As mentioned, this approach is indeed nuanced and based on a specific ordering that allows the structure to be restored through reversing. In our initial work, we discussed this aspect in depth, but we welcome any alternative ideas you might have. If you’re able to explore a different method and achieve improved results experimentally, that would be fantastic!

Please feel free to experiment, and we’d love to hear about any findings or insights you gain. Thank you again for your interest and engagement with our work!

Night-to-sleep commented 1 week ago

I don't mean that this structure is broken and cannot be restored. The number of graph nodes entered by the code is very large, far more than 10,000, but the maximum value of the edge index is only 39, which means that the node features after 39 are not used in the graph convolution at all.

FranklinNotOld commented 1 week ago

I don't mean that this structure is broken and cannot be restored.
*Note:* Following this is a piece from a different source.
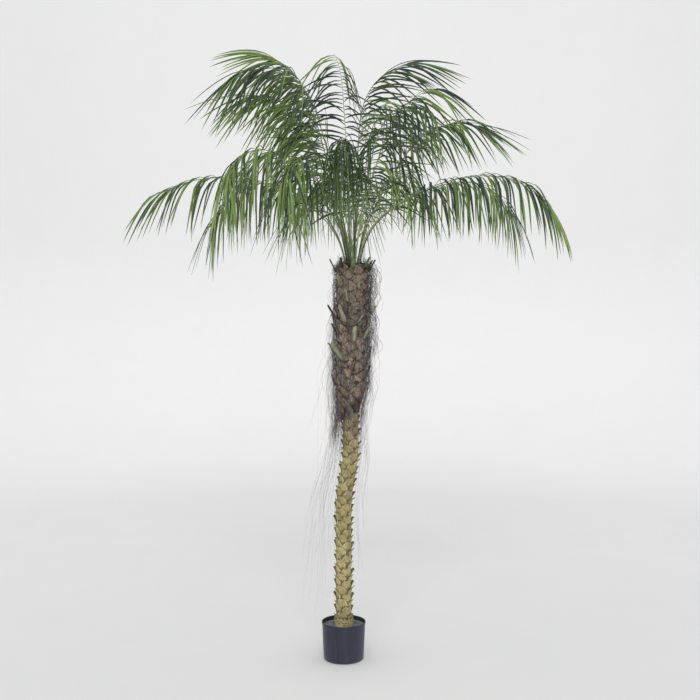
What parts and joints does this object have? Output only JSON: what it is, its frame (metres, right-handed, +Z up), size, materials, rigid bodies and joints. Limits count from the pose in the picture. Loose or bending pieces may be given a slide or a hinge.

The number of graph nodes entered by the code is very large, far more than 10,000, but the maximum value of the edge index is only 39, which means that the node features after 39 are not used in the graph convolution at all.
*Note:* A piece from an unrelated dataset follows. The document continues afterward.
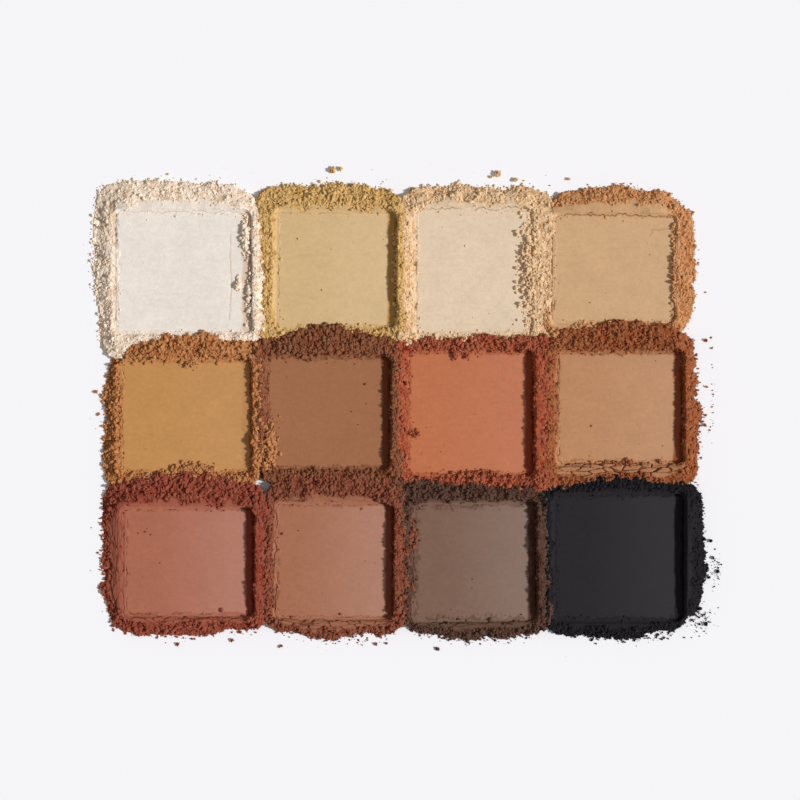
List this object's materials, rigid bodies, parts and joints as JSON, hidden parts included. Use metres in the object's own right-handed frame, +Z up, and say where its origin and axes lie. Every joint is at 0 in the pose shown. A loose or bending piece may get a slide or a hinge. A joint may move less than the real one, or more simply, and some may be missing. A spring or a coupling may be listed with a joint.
{
  "type": "eyeshadow palette",
  "caption": "Pressed eyeshadow powder in square flat cakes laid edge to edge, each inside its own raised crumbly rim.",
  "frame": {"origin": "centre of the whole layout on the surface that the powder lies on", "axes": "+X along a row of shades, from ivory towards camel; +Y from the dark row towards the pale row; +Z up out of the powder"},
  "size_m": [0.1158, 0.0904, 0.0029],
  "materials": {
    "ivory_pressed": "matte, smooth pressed powder",
    "ivory_crumbled": "matte, loose crumbled powder",
    "khaki_pressed": "matte, smooth pressed powder",
    "khaki_crumbled": "matte, loose crumbled powder",
    "cream_pressed": "matte, smooth pressed powder",
    "cream_crumbled": "matte, loose crumbled powder",
    "camel_pressed": "matte, smooth pressed powder",
    "camel_crumbled": "matte, loose crumbled powder",
    "ochre_pressed": "matte, smooth pressed powder",
    "ochre_crumbled": "matte, loose crumbled powder",
    "cocoa_pressed": "matte, smooth pressed powder",
    "cocoa_crumbled": "matte, loose crumbled powder",
    "coral_pressed": "matte, smooth pressed powder",
    "coral_crumbled": "matte, loose crumbled powder",
    "fawn_pressed": "matte, smooth pressed powder",
    "fawn_crumbled": "matte, loose crumbled powder",
    "brick_pressed": "matte, smooth pressed powder",
    "brick_crumbled": "matte, loose crumbled powder",
    "sienna_pressed": "matte, smooth pressed powder",
    "sienna_crumbled": "matte, loose crumbled powder",
    "taupe_pressed": "matte, smooth pressed powder",
    "taupe_crumbled": "matte, loose crumbled powder",
    "black_pressed": "matte, smooth pressed powder",
    "black_crumbled": "matte, loose crumbled powder"
  },
  "bodies": {
    "root": {"black_cake": "black_pressed", "black_crumb_13": "black_crumbled", "black_crumb_14": "black_crumbled", "black_crumb_15": "black_crumbled", "black_rim": "black_crumbled", "brick_cake": "brick_pressed", "brick_crumb_16": "brick_crumbled", "brick_crumb_17": "brick_crumbled", "brick_rim": "brick_crumbled", "camel_cake": "camel_pressed", "camel_crumb_6": "camel_crumbled", "camel_rim": "camel_crumbled", "cocoa_cake": "cocoa_pressed", "cocoa_rim": "cocoa_crumbled", "coral_cake": "coral_pressed", "coral_rim": "coral_crumbled", "cream_cake": "cream_pressed", "cream_crumb_3": "cream_crumbled", "cream_crumb_4": "cream_crumbled", "cream_crumb_5": "cream_crumbled", "cream_rim": "cream_crumbled", "fawn_cake": "fawn_pressed", "fawn_crumb_10": "fawn_crumbled", "fawn_crumb_11": "fawn_crumbled", "fawn_crumb_12": "fawn_crumbled", "fawn_rim": "fawn_crumbled", "ivory_cake": "ivory_pressed", "ivory_crumb_7": "ivory_crumbled", "ivory_rim": "ivory_crumbled", "khaki_cake": "khaki_pressed", "khaki_crumb_1": "khaki_crumbled", "khaki_crumb_2": "khaki_crumbled", "khaki_rim": "khaki_crumbled", "ochre_cake": "ochre_pressed", "ochre_crumb_8": "ochre_crumbled", "ochre_crumb_9": "ochre_crumbled", "ochre_rim": "ochre_crumbled", "sienna_cake": "sienna_pressed", "sienna_crumb_18": "sienna_crumbled", "sienna_crumb_19": "sienna_crumbled", "sienna_rim": "sienna_crumbled", "taupe_cake": "taupe_pressed", "taupe_crumb_20": "taupe_crumbled", "taupe_rim": "taupe_crumbled"}
  },
  "joints": []
}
It's worth to note that the 10000 is divided by 39, not deleted after the 39. You can try to output the dimensions of the vector.

Night-to-sleep commented 1 week ago

Let's say there are 10,000 nodes, and each node has five features. Then the node matrix is (10,000, 5), where 200 nodes are connected to each other, then the edge matrix is (2,200). The edge matrix holds the index of the connected nodes. Now the maximum index is 39, which means that the nodes after the 39th node are not connected to each other and are not used in graph convolution.

Night-to-sleep commented 1 week ago

At present, the number of nodes in the paper is not more than 10,000, and after the 39th node, the nodes are not connected to each other?